- Material
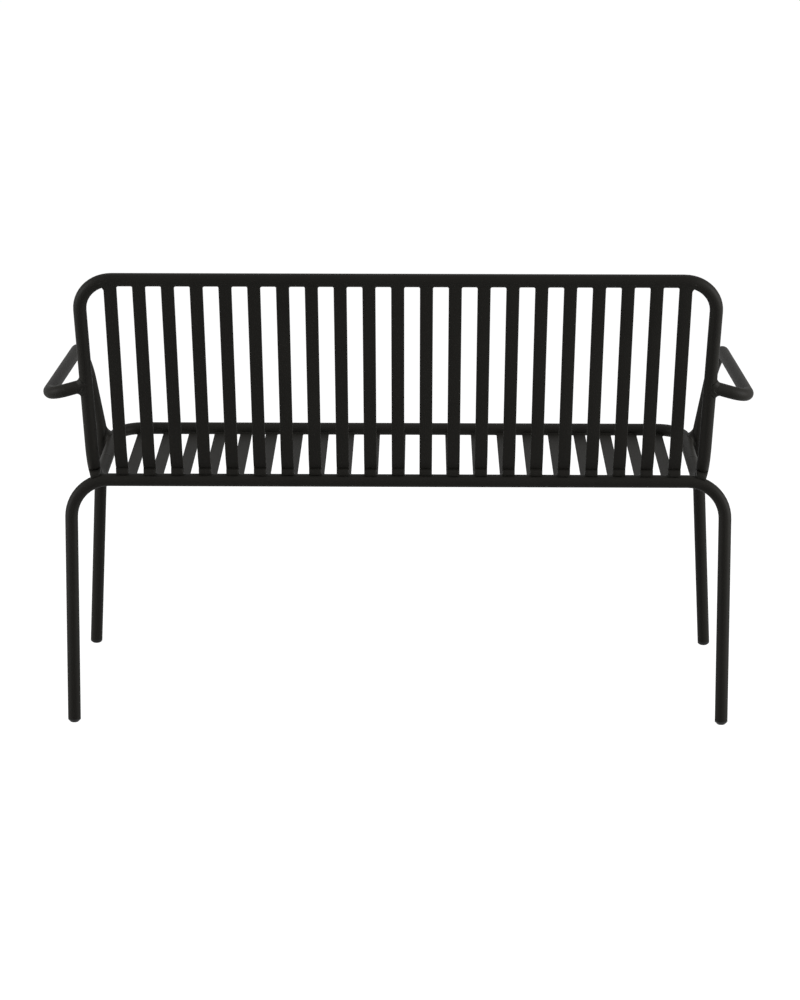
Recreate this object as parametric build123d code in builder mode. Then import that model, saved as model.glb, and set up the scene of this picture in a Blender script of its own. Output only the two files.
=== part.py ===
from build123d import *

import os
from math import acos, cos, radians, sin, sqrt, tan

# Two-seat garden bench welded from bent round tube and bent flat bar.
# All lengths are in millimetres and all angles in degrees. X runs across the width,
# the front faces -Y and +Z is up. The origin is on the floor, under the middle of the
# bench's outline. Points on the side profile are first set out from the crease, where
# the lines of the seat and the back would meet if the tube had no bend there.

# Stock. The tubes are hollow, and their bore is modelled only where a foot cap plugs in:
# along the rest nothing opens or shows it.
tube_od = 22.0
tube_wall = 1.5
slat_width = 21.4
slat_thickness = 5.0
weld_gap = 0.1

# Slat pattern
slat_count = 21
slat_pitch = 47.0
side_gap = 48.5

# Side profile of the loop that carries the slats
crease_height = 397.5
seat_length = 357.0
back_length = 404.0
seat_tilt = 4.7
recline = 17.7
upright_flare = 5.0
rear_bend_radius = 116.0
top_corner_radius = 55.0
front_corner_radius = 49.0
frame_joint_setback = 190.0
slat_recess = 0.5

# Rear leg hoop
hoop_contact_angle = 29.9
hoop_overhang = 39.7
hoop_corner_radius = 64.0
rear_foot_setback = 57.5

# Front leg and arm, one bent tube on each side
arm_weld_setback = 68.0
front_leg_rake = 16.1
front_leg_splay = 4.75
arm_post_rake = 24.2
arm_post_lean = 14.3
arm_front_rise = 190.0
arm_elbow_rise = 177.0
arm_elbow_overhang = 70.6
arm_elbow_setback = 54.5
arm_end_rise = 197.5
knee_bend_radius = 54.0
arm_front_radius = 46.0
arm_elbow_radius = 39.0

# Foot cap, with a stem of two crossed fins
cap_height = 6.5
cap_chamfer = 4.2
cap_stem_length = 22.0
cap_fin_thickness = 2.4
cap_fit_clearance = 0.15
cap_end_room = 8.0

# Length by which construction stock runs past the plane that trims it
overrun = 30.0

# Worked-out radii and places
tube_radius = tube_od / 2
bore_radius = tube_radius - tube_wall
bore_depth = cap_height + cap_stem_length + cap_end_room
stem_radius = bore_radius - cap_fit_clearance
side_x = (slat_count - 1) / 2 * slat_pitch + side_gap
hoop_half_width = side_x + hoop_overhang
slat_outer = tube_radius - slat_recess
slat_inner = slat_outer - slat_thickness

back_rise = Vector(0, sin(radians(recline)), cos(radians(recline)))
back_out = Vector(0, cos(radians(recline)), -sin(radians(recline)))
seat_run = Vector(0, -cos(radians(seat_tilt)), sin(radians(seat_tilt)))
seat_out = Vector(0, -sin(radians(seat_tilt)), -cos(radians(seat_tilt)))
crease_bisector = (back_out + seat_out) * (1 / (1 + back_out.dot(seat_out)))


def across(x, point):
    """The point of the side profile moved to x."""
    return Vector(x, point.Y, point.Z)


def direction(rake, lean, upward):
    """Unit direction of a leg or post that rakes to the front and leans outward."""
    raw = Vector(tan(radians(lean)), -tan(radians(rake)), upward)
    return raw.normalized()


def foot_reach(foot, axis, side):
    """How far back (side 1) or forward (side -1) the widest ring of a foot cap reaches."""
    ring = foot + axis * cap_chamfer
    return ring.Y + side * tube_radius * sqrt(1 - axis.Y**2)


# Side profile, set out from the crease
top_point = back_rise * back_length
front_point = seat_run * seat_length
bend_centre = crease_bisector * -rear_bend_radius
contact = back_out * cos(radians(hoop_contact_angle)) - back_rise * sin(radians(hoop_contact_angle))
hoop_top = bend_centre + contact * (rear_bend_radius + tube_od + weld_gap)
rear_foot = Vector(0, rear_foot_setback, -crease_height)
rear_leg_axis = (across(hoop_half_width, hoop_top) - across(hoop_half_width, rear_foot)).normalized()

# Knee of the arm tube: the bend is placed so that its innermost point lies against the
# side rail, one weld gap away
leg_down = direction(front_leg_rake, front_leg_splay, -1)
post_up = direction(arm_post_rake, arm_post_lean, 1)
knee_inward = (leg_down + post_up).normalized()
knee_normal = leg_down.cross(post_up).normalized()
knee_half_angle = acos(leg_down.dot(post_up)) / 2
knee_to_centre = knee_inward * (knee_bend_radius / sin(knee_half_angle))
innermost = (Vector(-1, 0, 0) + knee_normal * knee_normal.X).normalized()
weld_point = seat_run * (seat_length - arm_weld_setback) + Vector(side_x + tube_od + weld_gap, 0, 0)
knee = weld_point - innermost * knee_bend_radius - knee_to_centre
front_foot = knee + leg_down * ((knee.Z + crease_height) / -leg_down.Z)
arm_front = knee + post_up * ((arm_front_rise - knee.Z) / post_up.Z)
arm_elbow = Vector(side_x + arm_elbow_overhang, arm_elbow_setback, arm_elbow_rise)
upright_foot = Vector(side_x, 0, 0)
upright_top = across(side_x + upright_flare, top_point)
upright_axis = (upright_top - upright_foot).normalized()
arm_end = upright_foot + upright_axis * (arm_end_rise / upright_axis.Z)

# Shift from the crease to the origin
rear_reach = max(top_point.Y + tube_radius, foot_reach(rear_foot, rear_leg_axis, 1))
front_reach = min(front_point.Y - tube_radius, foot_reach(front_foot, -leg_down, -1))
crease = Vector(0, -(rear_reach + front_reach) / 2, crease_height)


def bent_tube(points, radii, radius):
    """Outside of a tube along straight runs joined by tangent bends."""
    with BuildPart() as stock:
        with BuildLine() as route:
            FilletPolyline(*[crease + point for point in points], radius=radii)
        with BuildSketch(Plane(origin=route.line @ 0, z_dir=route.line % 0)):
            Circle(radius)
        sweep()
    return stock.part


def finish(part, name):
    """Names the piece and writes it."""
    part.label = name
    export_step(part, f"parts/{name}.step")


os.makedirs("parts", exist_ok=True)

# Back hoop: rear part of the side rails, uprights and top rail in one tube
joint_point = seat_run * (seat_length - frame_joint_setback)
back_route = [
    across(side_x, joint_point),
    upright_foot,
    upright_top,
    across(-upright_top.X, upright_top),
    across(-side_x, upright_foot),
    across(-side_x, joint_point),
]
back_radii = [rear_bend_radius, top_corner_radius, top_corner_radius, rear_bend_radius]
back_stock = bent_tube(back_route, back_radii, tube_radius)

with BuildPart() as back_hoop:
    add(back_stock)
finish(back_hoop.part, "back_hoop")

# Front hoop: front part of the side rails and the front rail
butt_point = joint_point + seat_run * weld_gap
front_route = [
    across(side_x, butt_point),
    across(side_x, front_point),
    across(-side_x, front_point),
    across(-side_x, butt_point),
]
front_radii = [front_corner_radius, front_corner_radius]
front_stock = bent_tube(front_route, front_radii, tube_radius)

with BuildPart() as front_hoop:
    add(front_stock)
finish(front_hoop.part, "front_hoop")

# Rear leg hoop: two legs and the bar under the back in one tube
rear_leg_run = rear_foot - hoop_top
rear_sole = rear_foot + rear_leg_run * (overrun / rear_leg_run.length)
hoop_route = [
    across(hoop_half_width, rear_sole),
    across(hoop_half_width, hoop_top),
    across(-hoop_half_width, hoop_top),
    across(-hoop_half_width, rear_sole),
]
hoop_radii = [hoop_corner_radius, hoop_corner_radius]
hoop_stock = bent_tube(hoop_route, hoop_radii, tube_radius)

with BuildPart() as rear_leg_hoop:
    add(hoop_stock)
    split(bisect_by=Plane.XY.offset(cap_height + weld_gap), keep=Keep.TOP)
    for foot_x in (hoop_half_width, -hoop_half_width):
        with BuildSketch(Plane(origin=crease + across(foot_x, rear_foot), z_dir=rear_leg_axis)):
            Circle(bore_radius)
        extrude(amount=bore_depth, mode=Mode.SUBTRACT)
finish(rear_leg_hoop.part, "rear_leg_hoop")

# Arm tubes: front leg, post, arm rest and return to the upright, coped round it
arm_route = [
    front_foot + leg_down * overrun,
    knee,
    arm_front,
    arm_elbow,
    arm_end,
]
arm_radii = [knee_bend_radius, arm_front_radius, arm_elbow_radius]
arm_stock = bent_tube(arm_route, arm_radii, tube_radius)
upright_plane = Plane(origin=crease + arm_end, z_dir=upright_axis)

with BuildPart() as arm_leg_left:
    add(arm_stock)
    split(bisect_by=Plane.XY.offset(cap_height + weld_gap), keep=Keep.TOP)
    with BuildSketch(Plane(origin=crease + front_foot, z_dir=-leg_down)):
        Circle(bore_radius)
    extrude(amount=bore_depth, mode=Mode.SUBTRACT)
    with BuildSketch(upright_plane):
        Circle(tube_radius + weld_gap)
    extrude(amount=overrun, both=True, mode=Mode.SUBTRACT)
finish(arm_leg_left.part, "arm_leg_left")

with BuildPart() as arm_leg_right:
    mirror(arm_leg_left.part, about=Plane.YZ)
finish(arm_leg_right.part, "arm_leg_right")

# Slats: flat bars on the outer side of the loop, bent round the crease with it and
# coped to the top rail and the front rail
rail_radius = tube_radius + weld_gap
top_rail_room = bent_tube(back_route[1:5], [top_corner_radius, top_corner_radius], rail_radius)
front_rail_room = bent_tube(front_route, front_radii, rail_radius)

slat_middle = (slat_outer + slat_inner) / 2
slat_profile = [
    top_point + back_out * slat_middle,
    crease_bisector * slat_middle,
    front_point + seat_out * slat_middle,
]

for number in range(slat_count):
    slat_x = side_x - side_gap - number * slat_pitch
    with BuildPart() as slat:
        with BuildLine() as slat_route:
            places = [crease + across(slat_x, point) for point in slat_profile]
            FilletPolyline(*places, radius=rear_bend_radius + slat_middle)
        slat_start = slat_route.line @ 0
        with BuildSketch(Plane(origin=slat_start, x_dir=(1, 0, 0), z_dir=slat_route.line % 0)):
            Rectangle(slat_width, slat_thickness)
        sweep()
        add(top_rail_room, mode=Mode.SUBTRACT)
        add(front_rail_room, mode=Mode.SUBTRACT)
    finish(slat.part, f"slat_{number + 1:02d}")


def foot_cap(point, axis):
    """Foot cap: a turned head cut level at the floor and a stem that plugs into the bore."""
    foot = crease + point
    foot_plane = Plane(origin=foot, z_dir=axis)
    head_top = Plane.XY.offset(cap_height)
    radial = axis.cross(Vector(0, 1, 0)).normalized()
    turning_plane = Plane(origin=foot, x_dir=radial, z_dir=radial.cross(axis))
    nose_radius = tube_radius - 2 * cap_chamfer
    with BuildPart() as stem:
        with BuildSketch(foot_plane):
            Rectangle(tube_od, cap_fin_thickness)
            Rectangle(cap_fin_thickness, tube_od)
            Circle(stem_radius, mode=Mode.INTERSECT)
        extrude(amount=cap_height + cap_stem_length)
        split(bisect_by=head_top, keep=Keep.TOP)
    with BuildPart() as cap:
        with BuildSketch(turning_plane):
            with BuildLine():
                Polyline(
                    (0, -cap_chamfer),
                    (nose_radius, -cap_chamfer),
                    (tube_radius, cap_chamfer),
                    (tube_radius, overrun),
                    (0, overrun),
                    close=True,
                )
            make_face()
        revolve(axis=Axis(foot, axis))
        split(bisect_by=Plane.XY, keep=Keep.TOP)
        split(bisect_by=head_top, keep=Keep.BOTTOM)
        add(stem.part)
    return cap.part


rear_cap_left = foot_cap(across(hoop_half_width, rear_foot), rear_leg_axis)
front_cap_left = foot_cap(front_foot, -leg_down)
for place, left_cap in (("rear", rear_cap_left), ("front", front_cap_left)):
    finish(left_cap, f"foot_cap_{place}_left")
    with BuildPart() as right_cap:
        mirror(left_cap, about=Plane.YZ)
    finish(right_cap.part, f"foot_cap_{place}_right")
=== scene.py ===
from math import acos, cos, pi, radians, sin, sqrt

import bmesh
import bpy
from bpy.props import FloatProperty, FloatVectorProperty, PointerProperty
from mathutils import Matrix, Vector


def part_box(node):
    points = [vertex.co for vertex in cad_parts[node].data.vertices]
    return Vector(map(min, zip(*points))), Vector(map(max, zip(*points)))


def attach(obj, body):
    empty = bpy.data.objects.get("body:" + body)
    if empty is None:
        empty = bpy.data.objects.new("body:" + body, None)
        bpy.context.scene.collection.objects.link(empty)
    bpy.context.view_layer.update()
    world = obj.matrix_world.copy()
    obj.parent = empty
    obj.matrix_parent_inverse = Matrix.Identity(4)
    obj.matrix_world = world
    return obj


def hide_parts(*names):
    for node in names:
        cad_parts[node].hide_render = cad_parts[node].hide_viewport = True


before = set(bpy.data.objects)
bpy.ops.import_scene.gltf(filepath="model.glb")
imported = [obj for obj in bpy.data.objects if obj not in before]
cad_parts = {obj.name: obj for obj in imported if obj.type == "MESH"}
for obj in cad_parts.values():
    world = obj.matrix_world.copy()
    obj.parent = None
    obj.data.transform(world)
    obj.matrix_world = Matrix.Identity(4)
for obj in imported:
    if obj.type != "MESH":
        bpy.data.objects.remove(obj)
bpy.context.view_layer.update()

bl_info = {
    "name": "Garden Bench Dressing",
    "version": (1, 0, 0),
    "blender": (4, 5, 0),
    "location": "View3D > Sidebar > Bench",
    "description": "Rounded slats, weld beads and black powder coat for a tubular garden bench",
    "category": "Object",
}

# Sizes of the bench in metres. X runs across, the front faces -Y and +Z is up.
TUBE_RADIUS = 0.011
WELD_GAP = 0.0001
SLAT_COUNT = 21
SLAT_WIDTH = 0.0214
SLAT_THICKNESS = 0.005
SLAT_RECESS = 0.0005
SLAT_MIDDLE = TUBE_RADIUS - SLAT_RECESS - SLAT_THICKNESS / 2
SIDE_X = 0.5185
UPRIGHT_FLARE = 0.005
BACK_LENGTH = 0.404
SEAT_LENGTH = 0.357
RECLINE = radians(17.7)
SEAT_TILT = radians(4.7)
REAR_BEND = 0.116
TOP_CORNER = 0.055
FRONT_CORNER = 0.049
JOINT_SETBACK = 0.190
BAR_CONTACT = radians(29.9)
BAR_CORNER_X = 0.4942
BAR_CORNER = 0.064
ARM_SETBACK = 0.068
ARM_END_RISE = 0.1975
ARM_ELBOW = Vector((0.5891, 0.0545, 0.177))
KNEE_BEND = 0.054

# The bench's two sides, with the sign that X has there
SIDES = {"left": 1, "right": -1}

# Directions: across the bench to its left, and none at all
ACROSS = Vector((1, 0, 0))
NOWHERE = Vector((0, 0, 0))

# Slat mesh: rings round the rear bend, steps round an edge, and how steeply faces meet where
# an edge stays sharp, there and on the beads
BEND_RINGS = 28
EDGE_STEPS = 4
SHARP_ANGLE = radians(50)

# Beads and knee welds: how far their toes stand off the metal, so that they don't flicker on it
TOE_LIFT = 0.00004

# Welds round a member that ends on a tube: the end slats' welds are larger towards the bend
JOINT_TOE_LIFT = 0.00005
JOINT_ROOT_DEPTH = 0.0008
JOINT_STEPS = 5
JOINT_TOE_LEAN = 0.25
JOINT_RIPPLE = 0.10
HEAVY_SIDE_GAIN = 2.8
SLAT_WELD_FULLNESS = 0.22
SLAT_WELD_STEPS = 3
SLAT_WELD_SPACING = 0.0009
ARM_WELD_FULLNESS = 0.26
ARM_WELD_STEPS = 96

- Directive
In the listing above, locate the line containing "foot_cap(across(hoop_half_width, rear_foot), rear_leg_axis)" and the line containing "points = [vertex.co", then transcribe both and every line between them verbatim.

- Output of the task
rear_cap_left = foot_cap(across(hoop_half_width, rear_foot), rear_leg_axis)
front_cap_left = foot_cap(front_foot, -leg_down)
for place, left_cap in (("rear", rear_cap_left), ("front", front_cap_left)):
    finish(left_cap, f"foot_cap_{place}_left")
    with BuildPart() as right_cap:
        mirror(left_cap, about=Plane.YZ)
    finish(right_cap.part, f"foot_cap_{place}_right")
=== scene.py ===
from math import acos, cos, pi, radians, sin, sqrt

import bmesh
import bpy
from bpy.props import FloatProperty, FloatVectorProperty, PointerProperty
from mathutils import Matrix, Vector


def part_box(node):
    points = [vertex.co for vertex in cad_parts[node].data.vertices]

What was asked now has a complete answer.